A lucky group of Chase credit card members spent this weekend at the Marriott Camelback Inn, enjoying a personalized evening of food and wine prepared by the executive, namesake chef of BLT Steak (a.k.a. Bistro Laurent Tourondel). Late afternoon guests were treated to BLT's Executive Chef Laurent Tourondel and Head Chef Marc Hennessy demonstration of how to grill one of the specialties of the steakhouse, the Spice-Rubbed Cowboy Rib Eye. Later that evening the chefs retreated behind the scenes to create a five-course feast with artful wine pairings.
(Learn the secrets of grilling the perfect steak and see what was on the menu after the jump.)
Tourondel of BLT Steak slices into a steak that is ready to serve.
Tourondel and Hennessy offered several helpful tips for cooking the perfect steak that translate well from the professional's kitchen to the amateur's kitchenette. To ensure a tender cut, Tourondel suggests pre-cooking your steak at home to about medium-rare, then allowing it to sit for at least an hour. After the juices have settled and the steak is well rested, slap it on the grill for a quick sear on each side to bring to steak to your preferred level of done-ness.
The chefs also explained how they determined the level of done-ness in their steaks, using the old balled-up fist method. Squeeze your fist into a tight ball and touch the flesh between your thumb and forefinger, then touch the middle of your cooking steak. If you like your steak well-done, it should spring back with the same resistance. The feel from a loosely balled fist is equivalent to medium, and the tension from a barely balled fist is similar to a rare steak. If that's too confusing, take the guesswork out of the process by using a thermometer inserted lengthwise into the meat. But whatever you do, don't cut into the steak! Such a testing method is anathema to the professional chef, since it prematurely releases all those savory juices.

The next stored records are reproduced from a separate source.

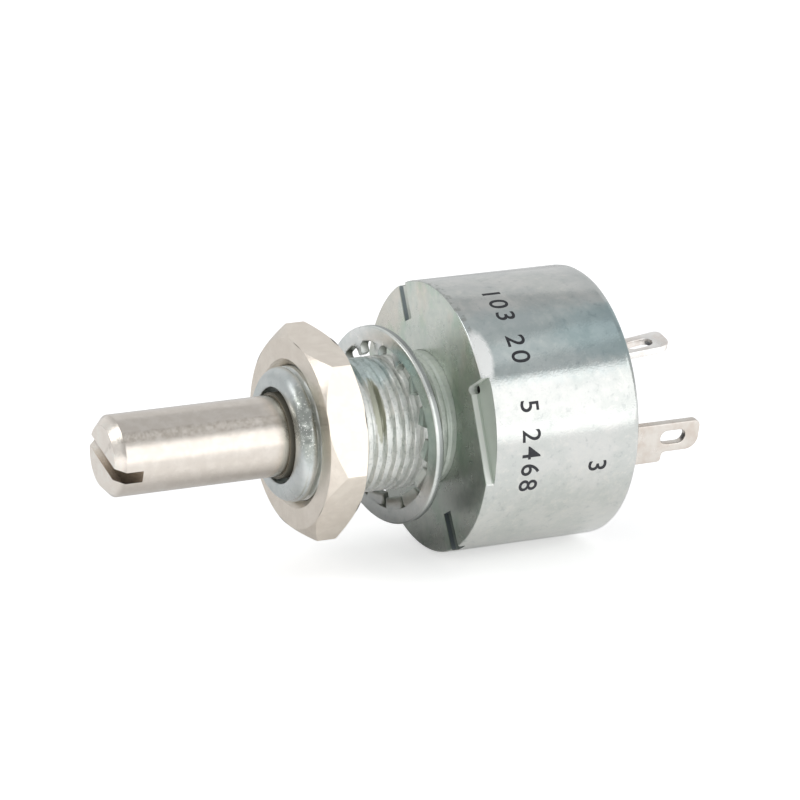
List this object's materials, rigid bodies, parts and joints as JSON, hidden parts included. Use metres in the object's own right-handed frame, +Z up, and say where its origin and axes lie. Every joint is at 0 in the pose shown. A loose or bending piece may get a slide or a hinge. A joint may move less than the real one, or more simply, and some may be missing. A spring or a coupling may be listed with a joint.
{
  "type": "panel potentiometer",
  "caption": "Sealed single-turn panel potentiometer with a round metal case, threaded bushing, nut, lock washer, slotted shaft and solder lugs.",
  "frame": {"origin": "centre of the case's front face, which seats against the panel, on the shaft's centre line", "axes": "+X along the shaft toward its slotted tip, +Z up as pictured, +Y toward the side the picture is taken from"},
  "size_m": [0.0448, 0.0204, 0.0204],
  "materials": {
    "zinc_plated_case": "bright zinc plate with faint grey-green and pink passivation",
    "zinc_plated_bushing": "bluish zinc plate on a fine thread",
    "nickel_nut": "nickel plate over brass",
    "zinc_washer": "zinc plate",
    "nickel_shaft": "turned and nickel plated",
    "tinned_lug": "hot-tinned brass",
    "steel_small_parts": "plain steel",
    "dark_moulding": "filled phenolic moulding",
    "ceramic": "fired alumina",
    "carbon_film": "fired resistive film",
    "silver_film": "fired silver film",
    "black_rubber": "smooth nitrile rubber",
    "resin": "poured epoxy resin",
    "spring_bronze": "phosphor bronze strip"
  },
  "bodies": {
    "housing": {"case": "zinc_plated_case", "bushing": "zinc_plated_bushing", "stop_pin": "steel_small_parts", "spacer_ring": "dark_moulding", "substrate": "ceramic", "resistance_track": "carbon_film", "collector_track": "silver_film", "end_leads": "silver_film", "terminal_1": "tinned_lug", "terminal_2": "tinned_lug", "terminal_3": "tinned_lug", "terminal_rivets": "tinned_lug", "base": "dark_moulding", "base_seal": "black_rubber", "sealing_resin": "resin"},
    "spindle": {"shaft": "nickel_shaft", "shaft_seal": "black_rubber", "thrust_washer": "steel_small_parts", "retaining_clip": "steel_small_parts", "rotor": "dark_moulding", "wiper": "spring_bronze"},
    "washer": {"lock_washer": "zinc_washer"},
    "nut": {"hex_nut": "nickel_nut"}
  },
  "joints": [
    {"name": "shaft_turn", "type": "hinge", "parent": "housing", "child": "spindle", "pos_m": [0, 0, 0], "axis": [1, 0, 0], "range_deg": [-150, 150]},
    {"name": "washer_slide", "type": "slide", "parent": "housing", "child": "washer", "axis": [1, 0, 0], "range_m": [-0.00189, 0.00114]},
    {"name": "nut_turn", "type": "hinge", "parent": "washer", "child": "nut", "pos_m": [0, 0, 0], "axis": [1, 0, 0], "range_deg": [-900, 540]}
  ],
  "couplings": [
    {"joint": "washer_slide", "follows": "nut_turn", "m_per_rad": 0.00011937}
  ]
}
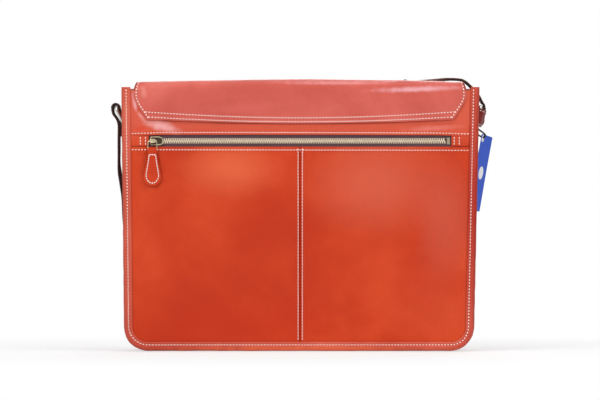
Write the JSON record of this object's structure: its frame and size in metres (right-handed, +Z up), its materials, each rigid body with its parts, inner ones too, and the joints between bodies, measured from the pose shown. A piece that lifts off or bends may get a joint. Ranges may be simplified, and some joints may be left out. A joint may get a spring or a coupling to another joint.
{
  "type": "laptop messenger bag",
  "caption": "Leather laptop messenger bag with a fold-over flap, zipped back pocket, bound edges, padded laptop divider and a shoulder strap on swinging metal rings.",
  "frame": {"origin": "middle of the flat underside, half way between the front and the back", "axes": "+Z up, -Y out of the back with the zip, +X to the right when looking at that back"},
  "size_m": [0.4338, 0.201, 0.3098],
  "materials": {
    "panel_leather": "satin",
    "flap_leather": "satin",
    "gusset_leather": "satin",
    "strap_leather": "satin",
    "lining_cloth": "matte",
    "zip_tape_cloth": "matte",
    "zip_brass": "satin",
    "antique_brass": "satin",
    "ring_steel": "polished",
    "grey_board": "matte",
    "tag_card": "satin",
    "black_plastic": "matte"
  },
  "bodies": {
    "bag": {"back_wall": "gusset_leather", "back_upper_panel": "panel_leather", "pocket_panel_left": "panel_leather", "pocket_panel_right": "panel_leather", "centre_seam_strip": "gusset_leather", "back_rim_binding": "panel_leather", "front_rim_binding": "panel_leather", "gusset_left": "gusset_leather", "gusset_right": "gusset_leather", "gusset_bottom": "gusset_leather", "zip_tape_upper": "zip_tape_cloth", "zip_tape_lower": "zip_tape_cloth", "zip_teeth_upper": "zip_brass", "zip_teeth_lower": "zip_brass", "zip_bottom_stop": "zip_brass", "zip_tab_left": "panel_leather", "zip_tab_right": "panel_leather", "flap_tail": "flap_leather", "snap_socket_left": "antique_brass", "snap_socket_right": "antique_brass", "front_panel": "gusset_leather", "front_pocket_panel": "gusset_leather", "base_board": "grey_board", "lining": "lining_cloth", "laptop_divider": "lining_cloth", "ring_tab_left": "gusset_leather", "ring_tab_right": "gusset_leather", "shoulder_strap": "strap_leather"},
    "flap_top": {"flap_top": "flap_leather"},
    "flap_front": {"flap_front": "flap_leather", "snap_stud_left": "antique_brass", "snap_stud_right": "antique_brass"},
    "slider": {"zip_slider": "antique_brass"},
    "bail": {"zip_bail": "antique_brass"},
    "pull": {"zip_pull": "panel_leather"},
    "ring_left": {"ring_left": "ring_steel"},
    "ring_right": {"ring_right": "ring_steel"},
    "tag": {"hang_tag": "tag_card", "tag_loop": "black_plastic"}
  },
  "joints": [
    {"name": "flap_top_fold", "type": "hinge", "parent": "bag", "child": "flap_top", "pos_m": [0, -0.0464, 0.302], "axis": [1, 0, 0], "range_deg": [0, 180], "deforming": ["shoulder_strap"]},
    {"name": "flap_front_fold", "type": "hinge", "parent": "flap_top", "child": "flap_front", "pos_m": [0, 0.0505, 0.302], "axis": [1, 0, 0], "range_deg": [0, 180]},
    {"name": "zip_slide", "type": "slide", "parent": "bag", "child": "slider", "axis": [1, 0, 0], "range_m": [0, 0.316], "deforming": ["zip_teeth_upper", "zip_teeth_lower"]},
    {"name": "bail_swing", "type": "hinge", "parent": "slider", "child": "bail", "pos_m": [-0.1663, -0.0491, 0.2368], "axis": [-1, 0, 0], "range_deg": [0, 100]},
    {"name": "pull_swing", "type": "hinge", "parent": "bail", "child": "pull", "pos_m": [-0.1663, -0.0491, 0.2269], "axis": [-1, 0, 0], "range_deg": [0, 60]},
    {"name": "ring_left_swing", "type": "hinge", "parent": "bag", "child": "ring_left", "pos_m": [-0.1974, 0, 0.2513], "axis": [0, -1, 0], "range_deg": [-28, 64]},
    {"name": "ring_right_swing", "type": "hinge", "parent": "bag", "child": "ring_right", "pos_m": [0.1974, 0, 0.2513], "axis": [0, 1, 0], "range_deg": [-20, 72]},
    {"name": "tag_swing", "type": "hinge", "parent": "bag", "child": "tag", "pos_m": [0.1974, 0.0115, 0.2513], "axis": [0, -1, 0], "range_deg": [0, 12]}
  ]
}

If you prefer a smoky flavor, there's no need to buy an expensive smoker particular to the job. Creating a tin foil smoker in your oven is an easy way to obtain that distinct mesquite flavor
without dropping a couple hundred on a smoker you may only use a handful of times, and best of all, it's a chef-approved method.
The chefs set aside the rustic charm of a well-cooked cowboy steak during dinner, and emphasized a fine dining aesthetic. It was one of the best meals we have the pleasure of experiencing in a very long time, and we have the photographic evidence to prove it:
Over-sized popovers were the perfect balance of airy and crisp, with a savory egg-y flavor that was complemented by a silky layer of fresh butter.
Espelette pepper-spiced orange marlin topped with julienne white asparagus, marinated artichoke hearts, and onion-y ramps embodied spring. It was paired with a Hanna Estate Sauvignon Blanc from the Russian River Valley.
Apple wood-smoked Berkshire pork cheeks were served atop a sweet pea puree and topped with pickled onion, capers, and a Cabernet vinaigrette. A pinot noir from the Terlato Family Vineyards in the Russian River Valley accompanied the smoked pork.
Poached Dover sole was served atop a bed of sauteed endive, topped with a fresh green chutney and delicate chive blossoms, and surrounded by a preserved Meyer lemon butter. This delicate fish was accompanied by a light, but fruit-forward Domaine Terlato & Chapoutier Viognier from the Pyreness.
The fourth course was the crowning achievement of the evening, a well-marbled Wagyu filet mignon "au poivre," coated in cracked peppercorns, topped with a medallion of foie gras and sitting atop an herbed butter. It was accompanied by sauteed fiddleheads and a squash blossom potato croquette, and served with a Chimney Rock Cabernet Sauvignon from the Stags Leap District.
A bit of something sweet to finish off the evening: A cup of hot chocolate with a red chile kick topped with cinnamon-dusted marshmallow fluff, a velvety dark chocolate terrine with a creamy mint ganache center, and a hazelnut-crusted Valharona rum ball with nutella. Served with a sweet dessert wine, the Two Hands Brilliant Disguise Barossa Valley Moscato.